Yuca Vitín and Indio Nando had a rather constant routine: they opened telephone lines to ask listeners to suggest a public Puerto Rican personality annoying enough to be either scalped or flogged. Since their time reference frame was 1493 (the year when Puerto Rico was "discovered" by Christopher Columbus' naval crews), they answered "the spirits talking over the magic stone" (i.e. the voice at the speaker phone) very reverently. Once the audience agreed on a candidate, Yuca Vitín and Indio Nando would simulate a hunt for the character, complete with jungle sound effects, a verbal description of the celebrity using archaic language references (i.e., a celebrity with breast implants would be called "She Who Has Basketballs in Her Chest") screams of the reportedly captured celebrity while being tortured, and perhaps an unexpected comic reaction (like, for example, should the celebrity wear a wig, having him or her flee the scene while Yuca Vitín held over his or her wig).

The Yuca Vitín and Indio Nando sketches are rarely performed today, but they are revived occasionally, even on the occasional television show.

==Controversies==
===Name===
Vitín Alicea is commonly named Vitín and not Víctor since there is already another actor and comedian named Víctor Alicea.

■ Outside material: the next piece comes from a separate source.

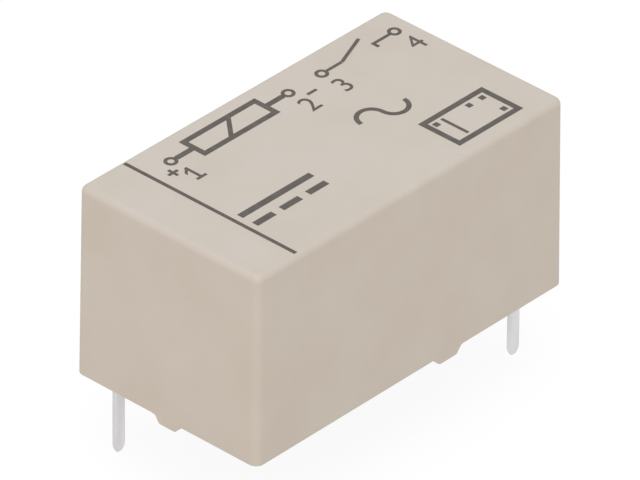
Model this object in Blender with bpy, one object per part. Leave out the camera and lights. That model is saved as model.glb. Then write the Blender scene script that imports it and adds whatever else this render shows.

There was speculation that the character's name was a jab at Alicea but this was disproved when the Alicea's character, Guille, and Logroño's Vitín had a dance duel on an episode of Sunshine's Café.

===Portrayal of homosexuality===
According to Logroño, Vitín Alicea attempts to portray an alternate view of homosexuality that is not necessarily well understood elsewhere. Instead of the effeminate stereotypical characters that are commonplace in Latin American comedy, Vitín's hyper-macho stance was shocking to many during the character's early run. Gay activists in Puerto Rico have attacked Vitín as being an even worse creation than the stereotype. Logroño counters saying that, during a visit to a public school, some students approached him and told him their physical education teacher made passes similar to Vitín's; by this he implied that the character was merely a humorous take on something that naturally occurs in Puerto Rican society.